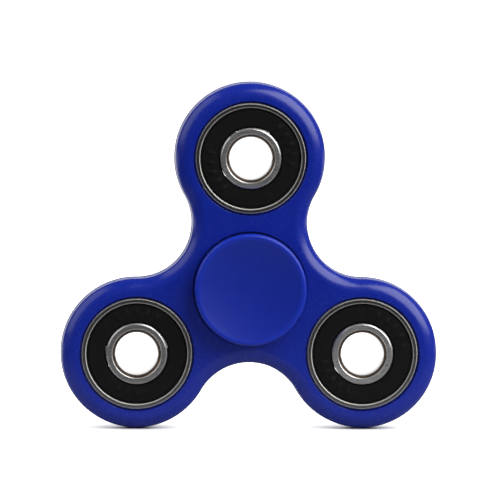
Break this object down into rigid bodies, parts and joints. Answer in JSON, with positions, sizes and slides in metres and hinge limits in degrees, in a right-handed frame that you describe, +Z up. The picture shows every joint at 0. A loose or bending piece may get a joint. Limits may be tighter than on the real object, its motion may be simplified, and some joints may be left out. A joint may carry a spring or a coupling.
{
  "type": "fidget spinner",
  "caption": "Three-lobed hand spinner: moulded plastic body turning on a capped centre ball bearing, with an open sealed ball bearing in each lobe.",
  "frame": {"origin": "centre of the middle bearing, on the spin axis and the body's middle plane", "axes": "+Z up as the spinner stands on two lobes, with one lobe straight up; spin axis along Y; the front face looks along -Y; +X to the right seen from the front"},
  "size_m": [0.0752, 0.0148, 0.0692],
  "materials": {
    "body_plastic": "satin moulded",
    "cap_plastic": "satin moulded",
    "bearing_steel": "ground",
    "ball_steel": "polished",
    "cage_steel": "pressed",
    "seal_rubber": "matte"
  },
  "bodies": {
    "frame": {"body": "body_plastic", "centre_outer_ring": "bearing_steel", "centre_front_seal": "seal_rubber", "centre_rear_seal": "seal_rubber", "top_outer_ring": "bearing_steel", "top_front_seal": "seal_rubber", "top_rear_seal": "seal_rubber", "left_outer_ring": "bearing_steel", "left_front_seal": "seal_rubber", "left_rear_seal": "seal_rubber", "right_outer_ring": "bearing_steel", "right_front_seal": "seal_rubber", "right_rear_seal": "seal_rubber"},
    "hub": {"front_cap": "cap_plastic", "rear_cap": "cap_plastic", "centre_inner_ring": "bearing_steel"},
    "centre_cage": {"centre_front_cage": "cage_steel", "centre_rear_cage": "cage_steel", "centre_cage_rivets": "cage_steel"},
    "centre_ball_1": {"centre_ball_1": "ball_steel"},
    "centre_ball_2": {"centre_ball_2": "ball_steel"},
    "centre_ball_3": {"centre_ball_3": "ball_steel"},
    "centre_ball_4": {"centre_ball_4": "ball_steel"},
    "centre_ball_5": {"centre_ball_5": "ball_steel"},
    "centre_ball_6": {"centre_ball_6": "ball_steel"},
    "centre_ball_7": {"centre_ball_7": "ball_steel"},
    "top_ring": {"top_inner_ring": "bearing_steel"},
    "top_cage": {"top_front_cage": "cage_steel", "top_rear_cage": "cage_steel", "top_cage_rivets": "cage_steel"},
    "top_ball_1": {"top_ball_1": "ball_steel"},
    "top_ball_2": {"top_ball_2": "ball_steel"},
    "top_ball_3": {"top_ball_3": "ball_steel"},
    "top_ball_4": {"top_ball_4": "ball_steel"},
    "top_ball_5": {"top_ball_5": "ball_steel"},
    "top_ball_6": {"top_ball_6": "ball_steel"},
    "top_ball_7": {"top_ball_7": "ball_steel"},
    "left_ring": {"left_inner_ring": "bearing_steel"},
    "left_cage": {"left_front_cage": "cage_steel", "left_rear_cage": "cage_steel", "left_cage_rivets": "cage_steel"},
    "left_ball_1": {"left_ball_1": "ball_steel"},
    "left_ball_2": {"left_ball_2": "ball_steel"},
    "left_ball_3": {"left_ball_3": "ball_steel"},
    "left_ball_4": {"left_ball_4": "ball_steel"},
    "left_ball_5": {"left_ball_5": "ball_steel"},
    "left_ball_6": {"left_ball_6": "ball_steel"},
    "left_ball_7": {"left_ball_7": "ball_steel"},
    "right_ring": {"right_inner_ring": "bearing_steel"},
    "right_cage": {"right_front_cage": "cage_steel", "right_rear_cage": "cage_steel", "right_cage_rivets": "cage_steel"},
    "right_ball_1": {"right_ball_1": "ball_steel"},
    "right_ball_2": {"right_ball_2": "ball_steel"},
    "right_ball_3": {"right_ball_3": "ball_steel"},
    "right_ball_4": {"right_ball_4": "ball_steel"},
    "right_ball_5": {"right_ball_5": "ball_steel"},
    "right_ball_6": {"right_ball_6": "ball_steel"},
    "right_ball_7": {"right_ball_7": "ball_steel"}
  },
  "joints": [
    {"name": "hub_spin", "type": "hinge", "parent": "frame", "child": "hub", "pos_m": [0, 0, 0], "axis": [0, -1, 0], "continuous": true},
    {"name": "centre_cage_spin", "type": "hinge", "parent": "frame", "child": "centre_cage", "pos_m": [0, 0, 0], "axis": [0, -1, 0], "continuous": true},
    {"name": "centre_ball_1_roll", "type": "hinge", "parent": "centre_cage", "child": "centre_ball_1", "pos_m": [0, 0, 0.0075], "axis": [0, -1, 0], "continuous": true},
    {"name": "centre_ball_2_roll", "type": "hinge", "parent": "centre_cage", "child": "centre_ball_2", "pos_m": [-0.00586, 0, 0.00468], "axis": [0, -1, 0], "continuous": true},
    {"name": "centre_ball_3_roll", "type": "hinge", "parent": "centre_cage", "child": "centre_ball_3", "pos_m": [-0.00731, 0, -0.00167], "axis": [0, -1, 0], "continuous": true},
    {"name": "centre_ball_4_roll", "type": "hinge", "parent": "centre_cage", "child": "centre_ball_4", "pos_m": [-0.00325, 0, -0.00676], "axis": [0, -1, 0], "continuous": true},
    {"name": "centre_ball_5_roll", "type": "hinge", "parent": "centre_cage", "child": "centre_ball_5", "pos_m": [0.00325, 0, -0.00676], "axis": [0, -1, 0], "continuous": true},
    {"name": "centre_ball_6_roll", "type": "hinge", "parent": "centre_cage", "child": "centre_ball_6", "pos_m": [0.00731, 0, -0.00167], "axis": [0, -1, 0], "continuous": true},
    {"name": "centre_ball_7_roll", "type": "hinge", "parent": "centre_cage", "child": "centre_ball_7", "pos_m": [0.00586, 0, 0.00468], "axis": [0, -1, 0], "continuous": true},
    {"name": "top_ring_spin", "type": "hinge", "parent": "frame", "child": "top_ring", "pos_m": [0, 0, 0.026], "axis": [0, -1, 0], "continuous": true},
    {"name": "top_cage_spin", "type": "hinge", "parent": "frame", "child": "top_cage", "pos_m": [0, 0, 0.026], "axis": [0, -1, 0], "continuous": true},
    {"name": "top_ball_1_roll", "type": "hinge", "parent": "top_cage", "child": "top_ball_1", "pos_m": [0, 0, 0.0335], "axis": [0, -1, 0], "continuous": true},
    {"name": "top_ball_2_roll", "type": "hinge", "parent": "top_cage", "child": "top_ball_2", "pos_m": [-0.00586, 0, 0.03068], "axis": [0, -1, 0], "continuous": true},
    {"name": "top_ball_3_roll", "type": "hinge", "parent": "top_cage", "child": "top_ball_3", "pos_m": [-0.00731, 0, 0.02433], "axis": [0, -1, 0], "continuous": true},
    {"name": "top_ball_4_roll", "type": "hinge", "parent": "top_cage", "child": "top_ball_4", "pos_m": [-0.00325, 0, 0.01924], "axis": [0, -1, 0], "continuous": true},
    {"name": "top_ball_5_roll", "type": "hinge", "parent": "top_cage", "child": "top_ball_5", "pos_m": [0.00325, 0, 0.01924], "axis": [0, -1, 0], "continuous": true},
    {"name": "top_ball_6_roll", "type": "hinge", "parent": "top_cage", "child": "top_ball_6", "pos_m": [0.00731, 0, 0.02433], "axis": [0, -1, 0], "continuous": true},
    {"name": "top_ball_7_roll", "type": "hinge", "parent": "top_cage", "child": "top_ball_7", "pos_m": [0.00586, 0, 0.03068], "axis": [0, -1, 0], "continuous": true},
    {"name": "left_ring_spin", "type": "hinge", "parent": "frame", "child": "left_ring", "pos_m": [-0.02252, 0, -0.013], "axis": [0, -1, 0], "continuous": true},
    {"name": "left_cage_spin", "type": "hinge", "parent": "frame", "child": "left_cage", "pos_m": [-0.02252, 0, -0.013], "axis": [0, -1, 0], "continuous": true},
    {"name": "left_ball_1_roll", "type": "hinge", "parent": "left_cage", "child": "left_ball_1", "pos_m": [-0.02252, 0, -0.0055], "axis": [0, -1, 0], "continuous": true},
    {"name": "left_ball_2_roll", "type": "hinge", "parent": "left_cage", "child": "left_ball_2", "pos_m": [-0.02838, 0, -0.00832], "axis": [0, -1, 0], "continuous": true},
    {"name": "left_ball_3_roll", "type": "hinge", "parent": "left_cage", "child": "left_ball_3", "pos_m": [-0.02983, 0, -0.01467], "axis": [0, -1, 0], "continuous": true},
    {"name": "left_ball_4_roll", "type": "hinge", "parent": "left_cage", "child": "left_ball_4", "pos_m": [-0.02577, 0, -0.01976], "axis": [0, -1, 0], "continuous": true},
    {"name": "left_ball_5_roll", "type": "hinge", "parent": "left_cage", "child": "left_ball_5", "pos_m": [-0.01926, 0, -0.01976], "axis": [0, -1, 0], "continuous": true},
    {"name": "left_ball_6_roll", "type": "hinge", "parent": "left_cage", "child": "left_ball_6", "pos_m": [-0.0152, 0, -0.01467], "axis": [0, -1, 0], "continuous": true},
    {"name": "left_ball_7_roll", "type": "hinge", "parent": "left_cage", "child": "left_ball_7", "pos_m": [-0.01665, 0, -0.00832], "axis": [0, -1, 0], "continuous": true},
    {"name": "right_ring_spin", "type": "hinge", "parent": "frame", "child": "right_ring", "pos_m": [0.02252, 0, -0.013], "axis": [0, -1, 0], "continuous": true},
    {"name": "right_cage_spin", "type": "hinge", "parent": "frame", "child": "right_cage", "pos_m": [0.02252, 0, -0.013], "axis": [0, -1, 0], "continuous": true},
    {"name": "right_ball_1_roll", "type": "hinge", "parent": "right_cage", "child": "right_ball_1", "pos_m": [0.02252, 0, -0.0055], "axis": [0, -1, 0], "continuous": true},
    {"name": "right_ball_2_roll", "type": "hinge", "parent": "right_cage", "child": "right_ball_2", "pos_m": [0.01665, 0, -0.00832], "axis": [0, -1, 0], "continuous": true},
    {"name": "right_ball_3_roll", "type": "hinge", "parent": "right_cage", "child": "right_ball_3", "pos_m": [0.0152, 0, -0.01467], "axis": [0, -1, 0], "continuous": true},
    {"name": "right_ball_4_roll", "type": "hinge", "parent": "right_cage", "child": "right_ball_4", "pos_m": [0.01926, 0, -0.01976], "axis": [0, -1, 0], "continuous": true},
    {"name": "right_ball_5_roll", "type": "hinge", "parent": "right_cage", "child": "right_ball_5", "pos_m": [0.02577, 0, -0.01976], "axis": [0, -1, 0], "continuous": true},
    {"name": "right_ball_6_roll", "type": "hinge", "parent": "right_cage", "child": "right_ball_6", "pos_m": [0.02983, 0, -0.01467], "axis": [0, -1, 0], "continuous": true},
    {"name": "right_ball_7_roll", "type": "hinge", "parent": "right_cage", "child": "right_ball_7", "pos_m": [0.02838, 0, -0.00832], "axis": [0, -1, 0], "continuous": true}
  ],
  "couplings": [
    {"joint": "centre_cage_spin", "follows": "hub_spin", "ratio": 0.3677},
    {"joint": "centre_ball_1_roll", "follows": "hub_spin", "ratio": -1.7573},
    {"joint": "centre_ball_2_roll", "follows": "hub_spin", "ratio": -1.7573},
    {"joint": "centre_ball_3_roll", "follows": "hub_spin", "ratio": -1.7573},
    {"joint": "centre_ball_4_roll", "follows": "hub_spin", "ratio": -1.7573},
    {"joint": "centre_ball_5_roll", "follows": "hub_spin", "ratio": -1.7573},
    {"joint": "centre_ball_6_roll", "follows": "hub_spin", "ratio": -1.7573},
    {"joint": "centre_ball_7_roll", "follows": "hub_spin", "ratio": -1.7573},
    {"joint": "top_cage_spin", "follows": "top_ring_spin", "ratio": 0.3677},
    {"joint": "top_ball_1_roll", "follows": "top_ring_spin", "ratio": -1.7573},
    {"joint": "top_ball_2_roll", "follows": "top_ring_spin", "ratio": -1.7573},
    {"joint": "top_ball_3_roll", "follows": "top_ring_spin", "ratio": -1.7573},
    {"joint": "top_ball_4_roll", "follows": "top_ring_spin", "ratio": -1.7573},
    {"joint": "top_ball_5_roll", "follows": "top_ring_spin", "ratio": -1.7573},
    {"joint": "top_ball_6_roll", "follows": "top_ring_spin", "ratio": -1.7573},
    {"joint": "top_ball_7_roll", "follows": "top_ring_spin", "ratio": -1.7573},
    {"joint": "left_cage_spin", "follows": "left_ring_spin", "ratio": 0.3677},
    {"joint": "left_ball_1_roll", "follows": "left_ring_spin", "ratio": -1.7573},
    {"joint": "left_ball_2_roll", "follows": "left_ring_spin", "ratio": -1.7573},
    {"joint": "left_ball_3_roll", "follows": "left_ring_spin", "ratio": -1.7573},
    {"joint": "left_ball_4_roll", "follows": "left_ring_spin", "ratio": -1.7573},
    {"joint": "left_ball_5_roll", "follows": "left_ring_spin", "ratio": -1.7573},
    {"joint": "left_ball_6_roll", "follows": "left_ring_spin", "ratio": -1.7573},
    {"joint": "left_ball_7_roll", "follows": "left_ring_spin", "ratio": -1.7573},
    {"joint": "right_cage_spin", "follows": "right_ring_spin", "ratio": 0.3677},
    {"joint": "right_ball_1_roll", "follows": "right_ring_spin", "ratio": -1.7573},
    {"joint": "right_ball_2_roll", "follows": "right_ring_spin", "ratio": -1.7573},
    {"joint": "right_ball_3_roll", "follows": "right_ring_spin", "ratio": -1.7573},
    {"joint": "right_ball_4_roll", "follows": "right_ring_spin", "ratio": -1.7573},
    {"joint": "right_ball_5_roll", "follows": "right_ring_spin", "ratio": -1.7573},
    {"joint": "right_ball_6_roll", "follows": "right_ring_spin", "ratio": -1.7573},
    {"joint": "right_ball_7_roll", "follows": "right_ring_spin", "ratio": -1.7573}
  ]
}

·····

• **Aim of the exercise**
Pick out every line of the listing containing the word "bodies", and show those lines.

• **Problem solution**
Break this object down into rigid bodies, parts and joints. Answer in JSON, with positions, sizes and slides in metres and hinge limits in degrees, in a right-handed frame that you describe, +Z up. The picture shows every joint at 0. A loose or bending piece may get a joint. Limits may be tighter than on the real object, its motion may be simplified, and some joints may be left out. A joint may carry a spring or a coupling.
  "bodies": {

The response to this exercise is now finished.